Seminar: Stable Subsampling of Big Data under Covariate Shift
Seminar| Institute of Mathematical Sciences
Time:Tuesday, July 15th, 2025,10:00-11:00
Location:IMS, RS408
Speaker: Yongdao Zhou, Nankai University
周永道,南开大学统计与数据科学学院教授、博导、统计学系主任,入选国家高水平人才青年项目、天津市创新类领军人才、南开大学百青。研究方向为试验设计和大数据算法分析。主持过5项国家自然科学基金等20余项纵横向项目。曾访问加州大学洛杉矶分校、曼彻斯特大学等五所境外高校。在统计学和机器学习顶刊 JRSSB、JASA、Biometrika、JMLR、IEEE系列源刊及中国科学等国内外重要期刊发表学术论文80多篇;合作出版了9部中英文专著和教材。曾获全国统计科学研究优秀成果奖一等奖、全国统计科学技术进步奖三等奖、天津市教学成果奖特等奖、华为火花奖。现为天津市现场统计研究会理事长,中国数学会理事、均匀设计分会副理事长,泛华统计协会永久会员。

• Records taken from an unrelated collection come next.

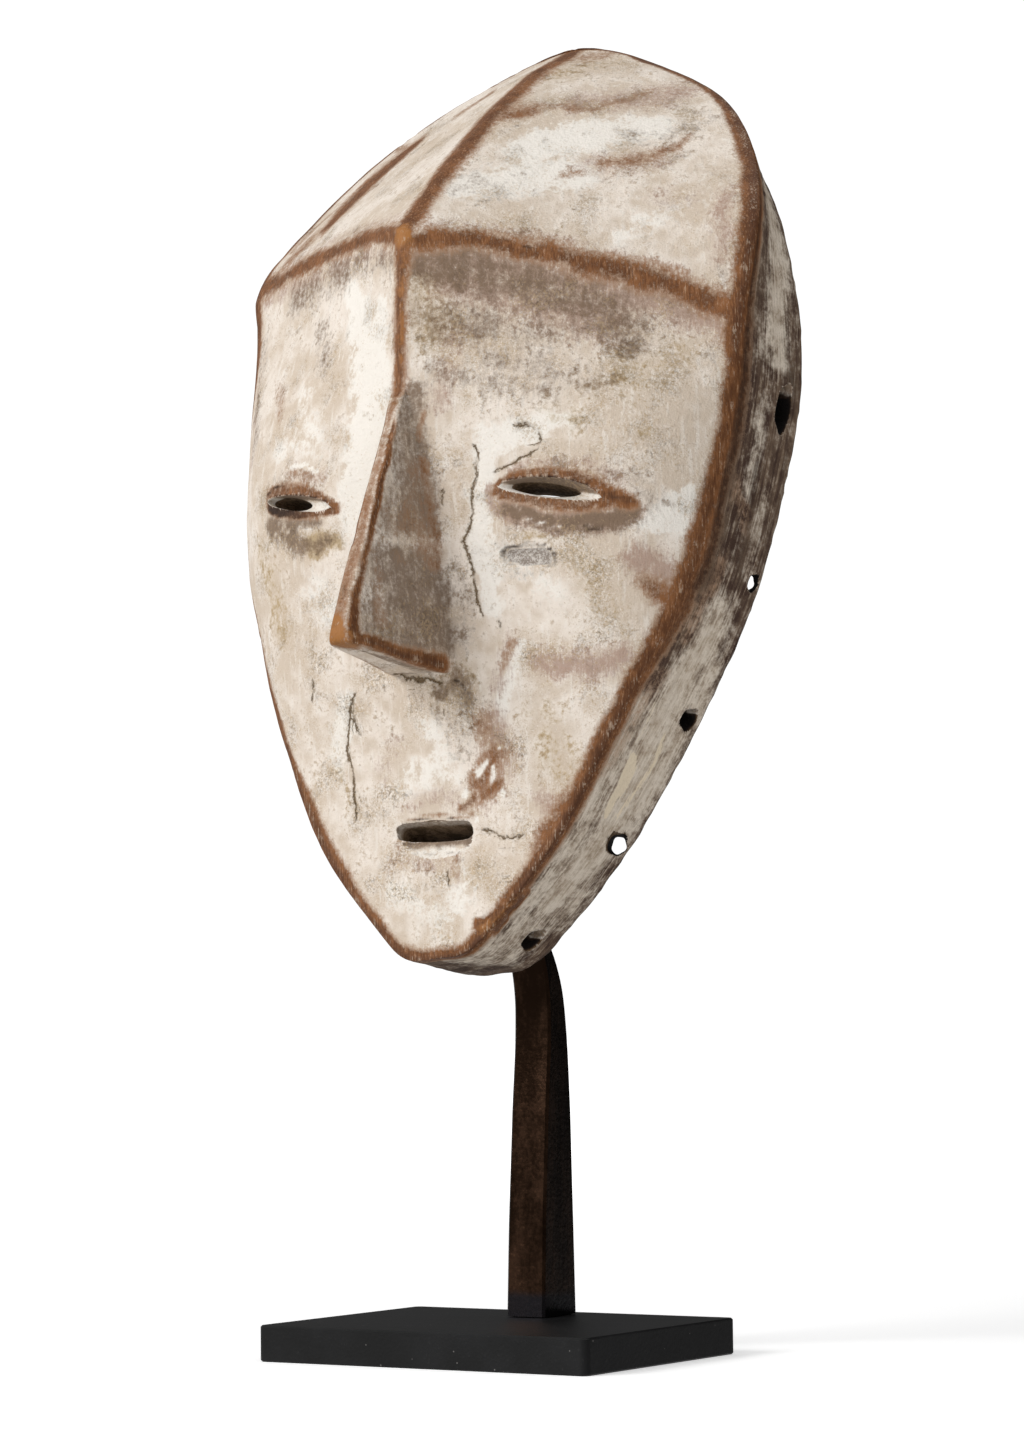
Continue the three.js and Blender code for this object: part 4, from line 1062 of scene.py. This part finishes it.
# %% Last touches to the form
scar_x, scar_z = (on_face - 0.4 * bend - (38, 239.9)).T
scar_z = scar_z + 0.006 * scar_x ** 2 + 0.07 * scar_x
scar_half = 2.5 + 0.6 * soft_step(1, 6, np.abs(scar_x))
scar_reach = (np.abs(scar_x / 7.2) ** 3 + np.abs(scar_z / scar_half) ** 3) ** (1 / 3)
hollow_scar = fade(0.8, 1.1, scar_reach) * (place < 0.5)
# A dark ring round the scar; its greater darkness along the top is painted shade inside the dent's upper
# rim.
scar_edge = np.exp(-((scar_reach - 1.06) / 0.17) ** 2) * (place < 0.5)
dark = np.maximum(dark, scar_edge * (0.6 + 0.35 * soft_step(-1, 2, scar_z)))
insects = fade(0.5, 1.3, reach(on_face, [(17, 130.5, 3), (23, 132, 4.4), (31, 138.5, 3)])) * (place < 0.12)
wear = np.maximum(wear, 0.9 * insects)
in_crack = 0.5 * np.exp(-(side_of_crack / 0.8) ** 2) * (open_crack > 0) * open_crack / 0.5
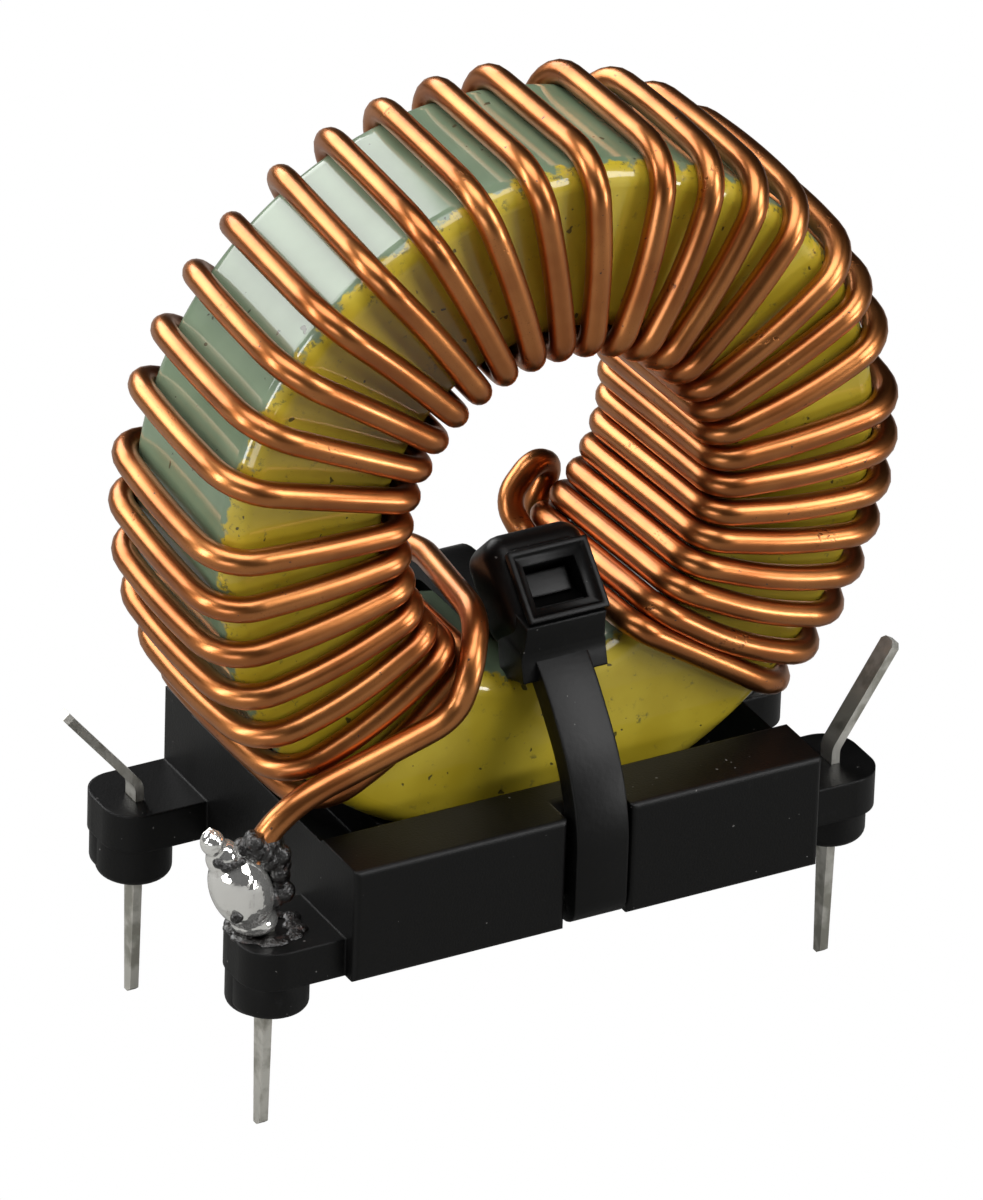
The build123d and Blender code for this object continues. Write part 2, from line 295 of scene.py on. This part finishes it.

Abstract:The presence of data shift between training and test datasets, coupled with model misspecification, can lead to instability in regression predictions across diverse datasets. In this talk, we present a novel subsampling algorithm for stable prediction, which employs uniform design and confounder balancing methods. Theoretic analyses show that the uniform measure minimizes the maximum integral mean square error (MIMSE) and the global stability loss assesses the independence among variables in each candidate MIMSE-optimal subsampled sets. Numerical experiments conducted on synthetic and real-world datasets demonstrate the superiority of our proposed method over baseline approaches under model misspecification and covariate shift.